Something deep inside me said, as the conversation continued – go with it! When for God’s sake had I last had fun, lived so in the moment? Then, he looked deep into my eyes and told me he had been looking at me from afar, and that I was so beautiful he had thought I was an actress. Bowled over, I laughed, about to dismiss this outright flirting.
Then again, something deep inside me said – “but Martha you ARE indeed an actress. What about those shows you did – Jesus Christ Superstar and Chess and how you loved acting, singing and dancing in them?”. So, I smiled brightly at him and replied, “In fatto, e vero, sono anche attrice” (yes, in fact I AM an actress as well as a photographer).
And so, he offered to take me for a walk around the walls of Lucca, saying how famous they were, how they had protected the city from two World Wars and several other invasions throughout the centuries. He told me about Torri Guinigi, a tower in the centre of Lucca, which had trees growing out of the top. We walked for what seemed like hours, stopping to view the city from various parts of the walls.
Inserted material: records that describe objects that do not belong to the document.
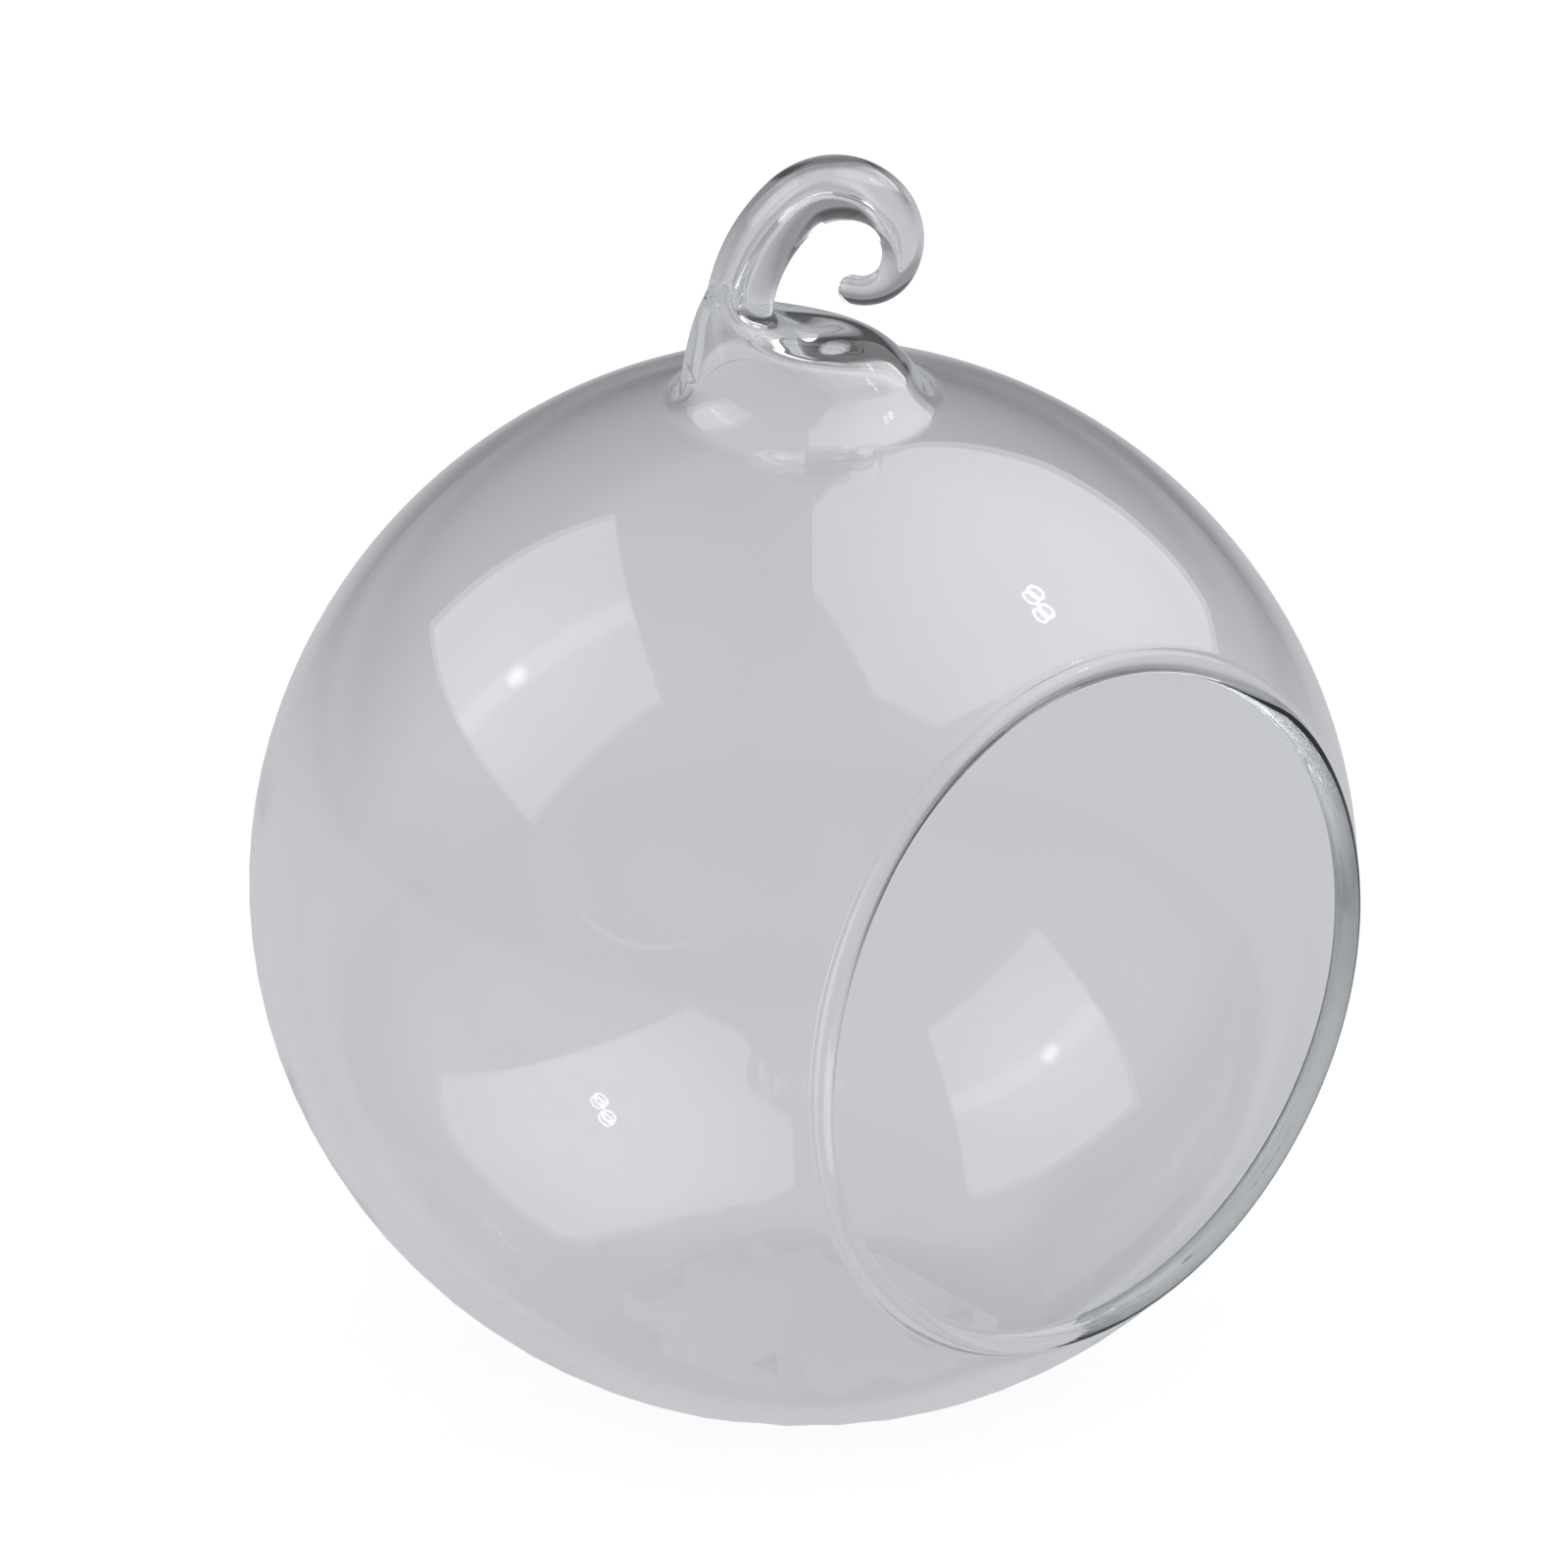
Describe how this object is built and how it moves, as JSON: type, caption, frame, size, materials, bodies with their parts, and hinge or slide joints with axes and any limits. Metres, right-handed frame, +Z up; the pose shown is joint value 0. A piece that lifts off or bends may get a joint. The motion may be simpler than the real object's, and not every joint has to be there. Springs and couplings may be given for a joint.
{
  "type": "hanging glass ball vase",
  "caption": "Clear blown glass ball vase with a small flat foot, a round mouth in its side and a drawn, curled hook on top to hang it by.",
  "frame": {"origin": "centre of the flat foot that the ball stands on", "axes": "+Z up through the ball's middle towards the hook, the hook curls over towards +X in the XZ plane, and the mouth looks out sideways between -Y and +X"},
  "size_m": [0.1202, 0.1205, 0.1387],
  "materials": {
    "clear_glass": "clear colourless blown glass, smooth and glossy, with a fire-polished rim"
  },
  "bodies": {
    "root": {"glass_vase": "clear_glass"}
  },
  "joints": []
}
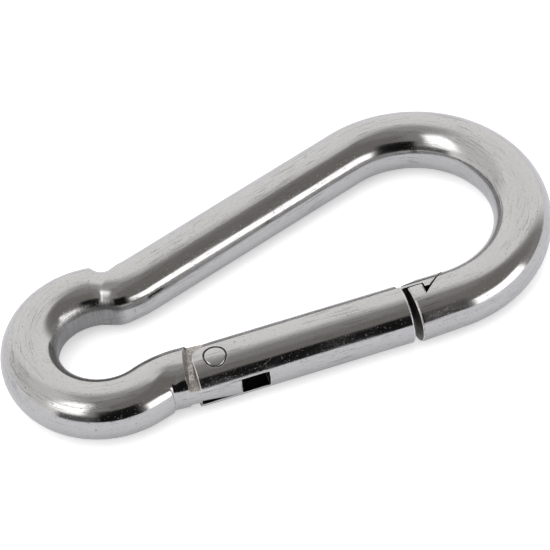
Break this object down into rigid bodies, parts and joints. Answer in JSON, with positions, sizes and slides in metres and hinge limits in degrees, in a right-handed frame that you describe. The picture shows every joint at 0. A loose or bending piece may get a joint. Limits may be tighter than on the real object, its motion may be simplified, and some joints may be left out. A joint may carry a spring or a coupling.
{
  "type": "carbine hook",
  "caption": "Pear-shaped carbine hook bent from round bar, with a pressed eye and a sprung hinged gate whose barbed tongue latches in the notched nose.",
  "frame": {"origin": "centre of the eye, at mid-thickness of the bar", "axes": "+X along the load axis from the eye to the bow, +Y towards the closed spine side, +Z square to the flat of the hook"},
  "size_m": [0.0999, 0.048, 0.01],
  "materials": {
    "polished_steel": "polished",
    "rivet_steel": "polished",
    "spring_steel": "satin"
  },
  "bodies": {
    "hook": {"hook_body": "polished_steel"},
    "gate": {"gate": "polished_steel", "hinge_rivet": "rivet_steel", "spring": "spring_steel"},
    "plunger": {"plunger": "spring_steel"}
  },
  "joints": [
    {"name": "gate_hinge", "type": "hinge", "parent": "hook", "child": "gate", "pos_m": [0.01468, -0.01375, 0], "axis": [0, 0, 1], "range_deg": [0, 34]},
    {"name": "plunger_slide", "type": "slide", "parent": "gate", "child": "plunger", "axis": [0.9907, -0.1357, 0], "range_m": [0, 0.0012], "deforming": ["spring"]}
  ],
  "couplings": [
    {"joint": "plunger_slide", "follows": "gate_hinge", "m_per_rad": 0.002}
  ]
}
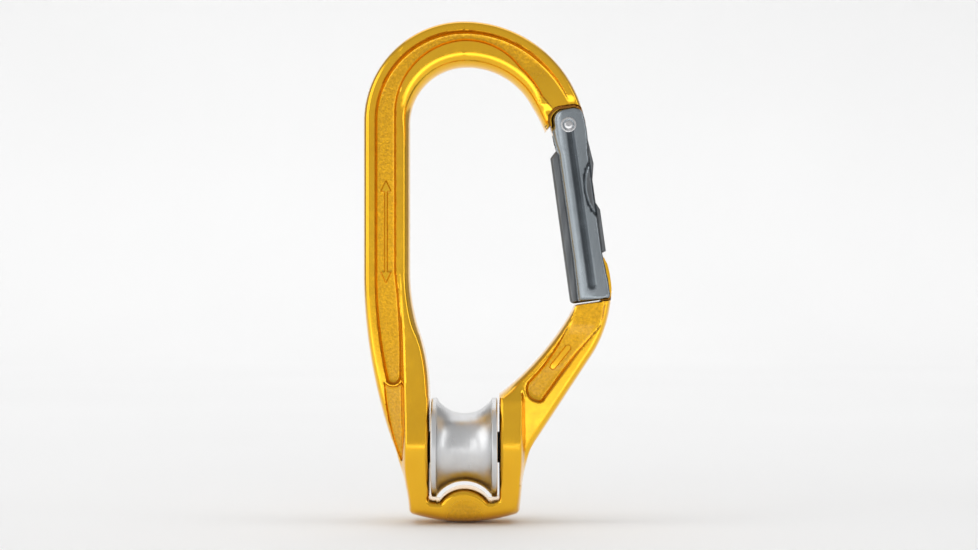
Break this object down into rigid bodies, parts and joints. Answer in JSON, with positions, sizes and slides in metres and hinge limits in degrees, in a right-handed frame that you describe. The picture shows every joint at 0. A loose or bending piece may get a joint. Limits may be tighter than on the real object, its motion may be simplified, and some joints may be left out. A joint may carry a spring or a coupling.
{
  "type": "pulley carabiner",
  "caption": "Gold forged aluminium pulley carabiner: C-shaped frame with a spring gate, and a rope sheave on sealed bearings between two cheeks.",
  "frame": {"origin": "centre of the sheave, on the axle's axis and in the frame's parting plane", "axes": "+Z from the sheave towards the crown, +X along the axle towards the gate side, +Y through the thickness"},
  "size_m": [0.0655, 0.0262, 0.1322],
  "materials": {
    "gold_anodised": "gold anodised forging",
    "grey_anodised": "dark grey anodised",
    "sheave_aluminium": "turned, clear anodised",
    "steel": "turned stainless steel",
    "spring_steel": "drawn wire",
    "bearing_steel": "ground and polished",
    "plunger_brass": "turned",
    "cage_nylon": "moulded nylon",
    "seal_rubber": "moulded rubber"
  },
  "bodies": {
    "frame": {"frame": "gold_anodised", "sheave_axle": "steel", "bearing_spacer": "steel", "axle_washer_left": "steel", "axle_washer_right": "steel", "left_inner_ring": "bearing_steel", "right_inner_ring": "bearing_steel"},
    "sheave": {"sheave": "sheave_aluminium", "left_outer_ring": "bearing_steel", "left_inner_seal": "seal_rubber", "left_outer_seal": "seal_rubber", "right_outer_ring": "bearing_steel", "right_inner_seal": "seal_rubber", "right_outer_seal": "seal_rubber"},
    "left_cage": {"left_cage": "cage_nylon", "left_balls": "bearing_steel"},
    "right_cage": {"right_cage": "cage_nylon", "right_balls": "bearing_steel"},
    "gate": {"gate": "grey_anodised", "gate_pin": "steel", "gate_spring": "spring_steel"},
    "plunger": {"spring_plunger": "plunger_brass"}
  },
  "joints": [
    {"name": "sheave_spin", "type": "hinge", "parent": "frame", "child": "sheave", "pos_m": [0, 0, 0], "axis": [1, 0, 0], "continuous": true},
    {"name": "left_cage_spin", "type": "hinge", "parent": "frame", "child": "left_cage", "pos_m": [0, 0, 0], "axis": [1, 0, 0], "continuous": true},
    {"name": "right_cage_spin", "type": "hinge", "parent": "frame", "child": "right_cage", "pos_m": [0, 0, 0], "axis": [1, 0, 0], "continuous": true},
    {"name": "gate_hinge", "type": "hinge", "parent": "frame", "child": "gate", "pos_m": [0.02737, 0, 0.08504], "axis": [0, 1, 0], "range_deg": [0, 30], "stiffness_Nm_per_rad": 0.25, "springref_deg": -34.38},
    {"name": "plunger_slide", "type": "slide", "parent": "gate", "child": "plunger", "axis": [0.1392, 0, -0.9903], "range_m": [0, 0.0012], "deforming": ["gate_spring"]}
  ],
  "couplings": [
    {"joint": "left_cage_spin", "follows": "sheave_spin", "ratio": 0.60526},
    {"joint": "right_cage_spin", "follows": "sheave_spin", "ratio": 0.60526},
    {"joint": "plunger_slide", "follows": "gate_hinge", "m_per_rad": 0.002}
  ]
}
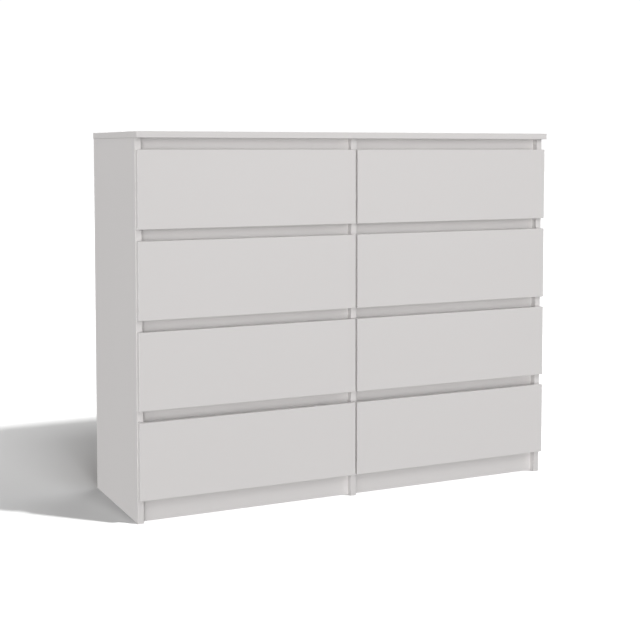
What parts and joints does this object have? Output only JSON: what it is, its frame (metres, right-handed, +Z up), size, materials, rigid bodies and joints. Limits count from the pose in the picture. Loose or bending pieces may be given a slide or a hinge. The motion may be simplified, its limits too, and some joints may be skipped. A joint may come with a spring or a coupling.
{
  "type": "chest of drawers",
  "caption": "Wide handle-less chest of drawers: side-by-side columns of flat fronts, recessed finger rails between them, a flat overhanging top and set-back plinths.",
  "frame": {"origin": "on the floor at the centre of the footprint (centre of the bounding box, at its base)", "axes": "+X to the viewer's right along the width, -Y out of the front, the way the drawers open, +Z up"},
  "size_m": [1.2, 0.392, 0.97],
  "materials": {
    "white_board": "matt warm-white melamine on chipboard",
    "box_board": "matt white melamine on thin chipboard",
    "thin_sheet": "white lacquered hard fibreboard",
    "runner_steel": "white powder-coated rolled steel",
    "cam_zinc": "zinc-plated die casting"
  },
  "bodies": {
    "carcass": {"top_panel": "white_board", "left_side_panel": "white_board", "right_side_panel": "white_board", "centre_divider": "white_board", "left_bottom_panel": "white_board", "right_bottom_panel": "white_board", "left_plinth": "white_board", "right_plinth": "white_board", "back_panel": "thin_sheet", "finger_rails": "white_board", "cabinet_runners": "runner_steel", "cam_fittings": "cam_zinc"},
    "drawer_left_1": {"drawer_left_1_front": "white_board", "drawer_left_1_left_side": "box_board", "drawer_left_1_right_side": "box_board", "drawer_left_1_back": "box_board", "drawer_left_1_bottom": "thin_sheet", "drawer_left_1_runners": "runner_steel"},
    "drawer_left_2": {"drawer_left_2_front": "white_board", "drawer_left_2_left_side": "box_board", "drawer_left_2_right_side": "box_board", "drawer_left_2_back": "box_board", "drawer_left_2_bottom": "thin_sheet", "drawer_left_2_runners": "runner_steel"},
    "drawer_left_3": {"drawer_left_3_front": "white_board", "drawer_left_3_left_side": "box_board", "drawer_left_3_right_side": "box_board", "drawer_left_3_back": "box_board", "drawer_left_3_bottom": "thin_sheet", "drawer_left_3_runners": "runner_steel"},
    "drawer_left_4": {"drawer_left_4_front": "white_board", "drawer_left_4_left_side": "box_board", "drawer_left_4_right_side": "box_board", "drawer_left_4_back": "box_board", "drawer_left_4_bottom": "thin_sheet", "drawer_left_4_runners": "runner_steel"},
    "drawer_right_1": {"drawer_right_1_front": "white_board", "drawer_right_1_left_side": "box_board", "drawer_right_1_right_side": "box_board", "drawer_right_1_back": "box_board", "drawer_right_1_bottom": "thin_sheet", "drawer_right_1_runners": "runner_steel"},
    "drawer_right_2": {"drawer_right_2_front": "white_board", "drawer_right_2_left_side": "box_board", "drawer_right_2_right_side": "box_board", "drawer_right_2_back": "box_board", "drawer_right_2_bottom": "thin_sheet", "drawer_right_2_runners": "runner_steel"},
    "drawer_right_3": {"drawer_right_3_front": "white_board", "drawer_right_3_left_side": "box_board", "drawer_right_3_right_side": "box_board", "drawer_right_3_back": "box_board", "drawer_right_3_bottom": "thin_sheet", "drawer_right_3_runners": "runner_steel"},
    "drawer_right_4": {"drawer_right_4_front": "white_board", "drawer_right_4_left_side": "box_board", "drawer_right_4_right_side": "box_board", "drawer_right_4_back": "box_board", "drawer_right_4_bottom": "thin_sheet", "drawer_right_4_runners": "runner_steel"}
  },
  "joints": [
    {"name": "drawer_left_1_slide", "type": "slide", "parent": "carcass", "child": "drawer_left_1", "axis": [0, -1, 0], "range_m": [0, 0.26]},
    {"name": "drawer_left_2_slide", "type": "slide", "parent": "carcass", "child": "drawer_left_2", "axis": [0, -1, 0], "range_m": [0, 0.26]},
    {"name": "drawer_left_3_slide", "type": "slide", "parent": "carcass", "child": "drawer_left_3", "axis": [0, -1, 0], "range_m": [0, 0.26]},
    {"name": "drawer_left_4_slide", "type": "slide", "parent": "carcass", "child": "drawer_left_4", "axis": [0, -1, 0], "range_m": [0, 0.26]},
    {"name": "drawer_right_1_slide", "type": "slide", "parent": "carcass", "child": "drawer_right_1", "axis": [0, -1, 0], "range_m": [0, 0.26]},
    {"name": "drawer_right_2_slide", "type": "slide", "parent": "carcass", "child": "drawer_right_2", "axis": [0, -1, 0], "range_m": [0, 0.26]},
    {"name": "drawer_right_3_slide", "type": "slide", "parent": "carcass", "child": "drawer_right_3", "axis": [0, -1, 0], "range_m": [0, 0.26]},
    {"name": "drawer_right_4_slide", "type": "slide", "parent": "carcass", "child": "drawer_right_4", "axis": [0, -1, 0], "range_m": [0, 0.26]}
  ]
}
We stopped, we kissed, we walked, we kissed again, we walked, we stopped, we kissed. I felt a frisson of nerves I had never felt before. This somehow was different. This was deeper than what might be a casual fling. So much deeper.
We could not go to his place, nor mine. Nor was I sure I wanted to just yet. Most unusual for a woman who has her natal Mars in Aries. When I am attracted to a man, I usually go for it!
Not this time however.
He walked me back to my hostel abode, tentatively having arranged to meet the following day, as I was damned if I was going to cancel a second opera to see him!